# GPO put icon to all users on domain



## Renamed&Closed5 (Aug 23, 2011)

Dear alI would like to ask you if someone can help me with a issue.
I have created a favourite to my IE and put the shortcut of that site as a icon on my desktop. Now what i want to do is that possible with active directory to make it that this icon will be shown to all users on my domain? And how can i do that please help me.

Thanks so much


----------



## Rockn (Jul 29, 2001)

I guess you could run a login script to copy the shortcut to everyones desktop. Create a batch file to do this and also set something to check if the shortcut is already there before copying it to the desktop.


----------



## procoit (Sep 19, 2011)

Group Policy Preferences Client Side extensions can do this easily or as suggested above a login script would work perfectly well too.


----------



## Rockn (Jul 29, 2001)

That is if you are running Server 2008 of course.


----------



## procoit (Sep 19, 2011)

Client Side extensions are available from 2003/XP upwards providing you deploy the the correct updates from WSUS/Windows Update.


----------



## Rockn (Jul 29, 2001)

*Note This installer does not provide any user interface for configuring Group Policy preferences*. This new functionality can only be configured under the new Preferences folder under User or Computer Configuration in the Group Policy Management Editor window of the GPMC on the following computers:
*Windows Server 2008-based computers
Windows Vista SP1-based computers that have Remote Server Administration Tools (RSAT) installed*


----------



## procoit (Sep 19, 2011)

Just Google it quickly, it is 100% possible. Infact I use it at some of my client sites.


----------



## Rockn (Jul 29, 2001)

Why do none of the preference pieces show up in Server 2003 AD once I install that update? You need a management interface to manage those GPO settings.
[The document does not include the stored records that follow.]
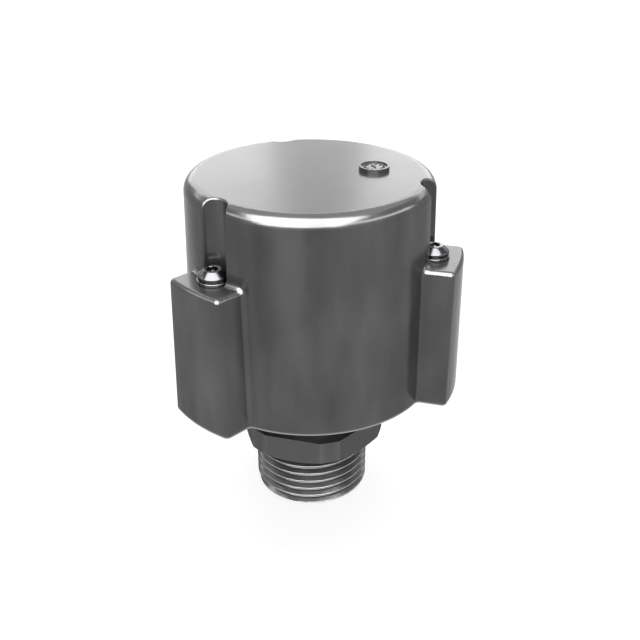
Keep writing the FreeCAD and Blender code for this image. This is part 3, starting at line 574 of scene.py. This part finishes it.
def turned(rings: Sequence[Ring], segments: int, closed: bool, centre: Vector,
           mesh: bmesh.types.BMesh) -> None:
    """Add a turned shell to a mesh. A ring of radius 0 is one point.

    Args:
        rings: The rings, in order.
        segments: Points round a ring.
        closed: Whether the last ring joins the first.
        centre: Where the axis stands.
        mesh: The mesh that is added to.
    """
    loops: List[List[bmesh.types.BMVert]] = []
    for ring in rings:
        count = segments if ring.radius > 0 else 1
        loop = []
        for number in range(count):
            angle = 2 * math.pi * number / count
            radius = ring.radius * (1 + ring.lobes * math.cos(LOBE_COUNT * angle))
            point = Vector((radius * math.cos(angle), radius * math.sin(angle), ring.height))
            loop.append(mesh.verts.new(centre + point))
        loops.append(loop)
    pairs = list(zip(loops, loops[1:]))
    if closed:
        pairs.append((loops[-1], loops[0]))
    for lower, upper in pairs:
        for number in range(segments):
            following = (number + 1) % segments
            corners = [lower[number % len(lower)], lower[following % len(lower)],
                       upper[following % len(upper)], upper[number % len(upper)]]
            distinct = list(dict.fromkeys(corners))
            if len(distinct) > 2:
                mesh.faces.new(distinct)


def eased(rings: Sequence[Ring], radius: float, steps: int = 4) -> List[Ring]:
    """Round the inner corners of a profile.

    Args:
        rings: The profile; its first and last rings stay sharp.
        radius: The largest round, cut down where an edge is short.
        steps: Pieces of each round.

    Returns:
        The profile with its corners rounded.
    """
    result = [rings[0]]
    for before, corner, after in zip(rings, rings[1:], rings[2:]):
        here = Vector((corner.radius, corner.height))
        back = Vector((before.radius, before.height)) - here
        ahead = Vector((after.radius, after.height)) - here
        reach = min(radius, back.length * CORNER_SHARE, ahead.length * CORNER_SHARE)
        start = here + back.normalized() * reach
        end = here + ahead.normalized() * reach
        for step in range(steps + 1):
            share = step / steps
            point = start.lerp(here, share).lerp(here.lerp(end, share), share)
            result.append(Ring(point.x, point.y, corner.lobes))
    result.append(rings[-1])
    return result


def finish_piece(name: str, mesh: bmesh.types.BMesh, slot: Slot, body: Optional[Body], nodes: Sequence[str],
                 wardrobe: Wardrobe, sharp_degrees: float = 35.0) -> bpy.types.Object:
    """Turn a mesh into a dressed piece of the breather.

    Args:
        name: The piece's name.
        mesh: Its mesh, which is freed.
        slot: The record's material slot.
        body: The body it rides on, or None, which leaves it on no body.
        nodes: The nodes it stands for.
        wardrobe: Where its material comes from.
        sharp_degrees: Edges that turn more than this stay sharp.

    Returns:
        The new object.
    """
    bmesh.ops.remove_doubles(mesh, verts=mesh.verts, dist=WELD)
    bmesh.ops.dissolve_degenerate(mesh, edges=mesh.edges, dist=WELD)
    bmesh.ops.recalc_face_normals(mesh, faces=mesh.faces)
    mesh.normal_update()
    for face in mesh.faces:
        face.smooth = True
    for edge in mesh.edges:
        edge.smooth = edge.calc_face_angle(0.0) < math.radians(sharp_degrees)
    data = bpy.data.meshes.new(name)
    mesh.to_mesh(data)
    mesh.free()
    item = bpy.data.objects.new(name, data)
    bpy.context.scene.collection.objects.link(item)
    weighted = item.modifiers.new("even_normals", "WEIGHTED_NORMAL")
    weighted.keep_sharp = True
    weighted.mode = "FACE_AREA_WITH_ANGLE"
    wardrobe.dress(item, slot)
    if body:
        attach(item, body.value)
    if nodes:
        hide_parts(*nodes)
    LOG.info("%s: %d faces", name, len(data.polygons))
    return item


def copy_of_node(node: str) -> bmesh.types.BMesh:
    """Copy a node's shape and weld it.

    Args:
        node: The node.

    Returns:
        A new mesh.
    """
    mesh = bmesh.new()
    mesh.from_mesh(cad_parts[node].data)
    bmesh.ops.remove_doubles(mesh, verts=mesh.verts, dist=NODE_WELD)
    return mesh


# Sub-assemblies


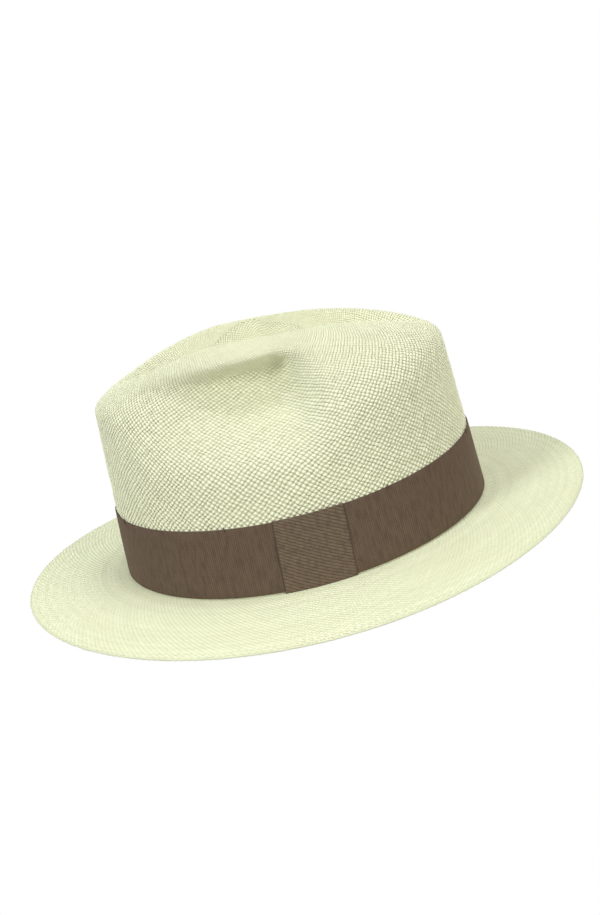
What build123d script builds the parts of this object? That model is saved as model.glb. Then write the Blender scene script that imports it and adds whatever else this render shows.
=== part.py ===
from build123d import *
import os
from math import copysign, cos, exp, hypot, pi, sin, sqrt

# A panama hat in millimetres. +Z is up, -Y is the front, +X is the wearer's left.
# The origin is the centre of the head opening, level with the brim break at the back.

# Head opening and crown, outside faces of the straw
half_length = 104.0        # front to back, at the brim break
half_width = 85.0          # side to side, at the brim break
straw = 1.4                # thickness of the woven straw
break_saddle = 1.75        # the brim break dips twice this much at the sides
break_tilt = 0.7           # and is lower in front than behind by twice this much
crown_top = 119.2          # height of the undented crown
top_peak_y = -20.0         # where the undented crown is highest
front_drop = 20.8          # how far the top falls to the front wall
back_drop = 25.5           # how far the top falls to the back wall
front_power = 1.45         # how suddenly it falls at the front
back_power = 2.0
front_lean = 7.6           # how far the walls lean in over the crown's height
back_lean = 8.2
side_lean = 14.0
end_shoulder = 11.0        # height of the rounded shoulder at front and back
side_shoulder = 48.0       # height of the rounded shoulder at the sides
end_sharpness = 4.4        # superellipse exponent of the shoulder at front and back
side_sharpness = 2.4
shoulder_fade = 3.0        # how quickly the end shoulder gives way to the side one

# Centre dent in the top, and the two finger pinches in its sides
dent_depth = 22.0
dent_half_width = 27.0
dent_taper = 0.28          # how much narrower the dent gets towards the back
dent_centre_y = 5.0
dent_half_length = 82.0
dent_power = 1.4
dent_floor = 2.0           # half the width of the level spot at its bottom
dent_round = 0.15          # rounding of the dent where its length is shared out
ridge_round = 2.5          # rounding of the ridge round the dent
pinch_depth = 38.0
pinch_y = 0.0
pinch_z = 90.5
pinch_reach_front = 64.0
pinch_reach_back = 18.0
pinch_reach_up = 17.0
pinch_reach_down = 18.0
pinch_fade_x = 20.0        # the pinch fades out within this distance of the centre line

# Brim
brim_front = 58.8
brim_back = 55.8
brim_side = 58.2
brim_drop = 0.75           # mean drop of the edge below the brim break
brim_snap = 0.45           # the front edge is lower and the back edge higher by this much
brim_roll = 1.9            # the ends are higher and the sides lower by this much
brim_power = 1.6           # the brim leaves the crown level and then bends

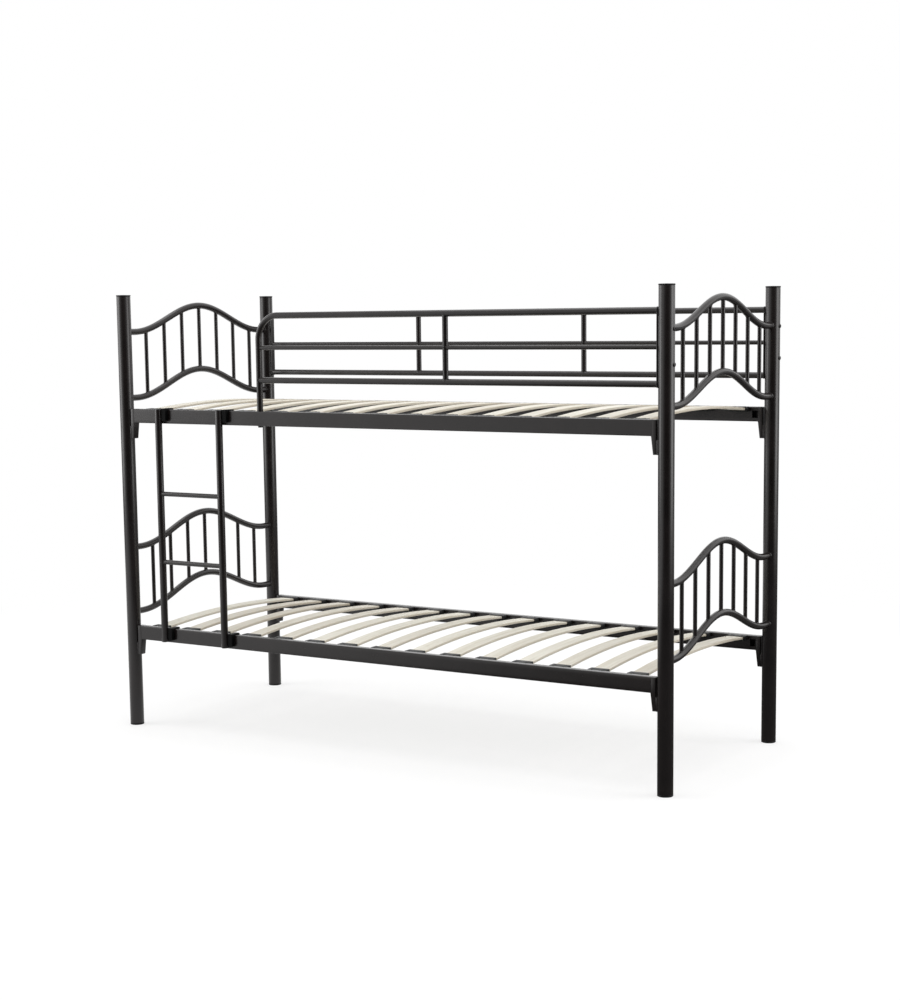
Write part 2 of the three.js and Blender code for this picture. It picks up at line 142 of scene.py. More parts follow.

I know you can add client side preferences to workstations running XP and servers running 2003. Educate me please


----------



## procoit (Sep 19, 2011)

I believe you can only manage the policy on vista/2008 or newer, but you can definitely apply it to xp/2003 machines. So the support is there providing you have the right platform to configure the policies, not perfect of course!


----------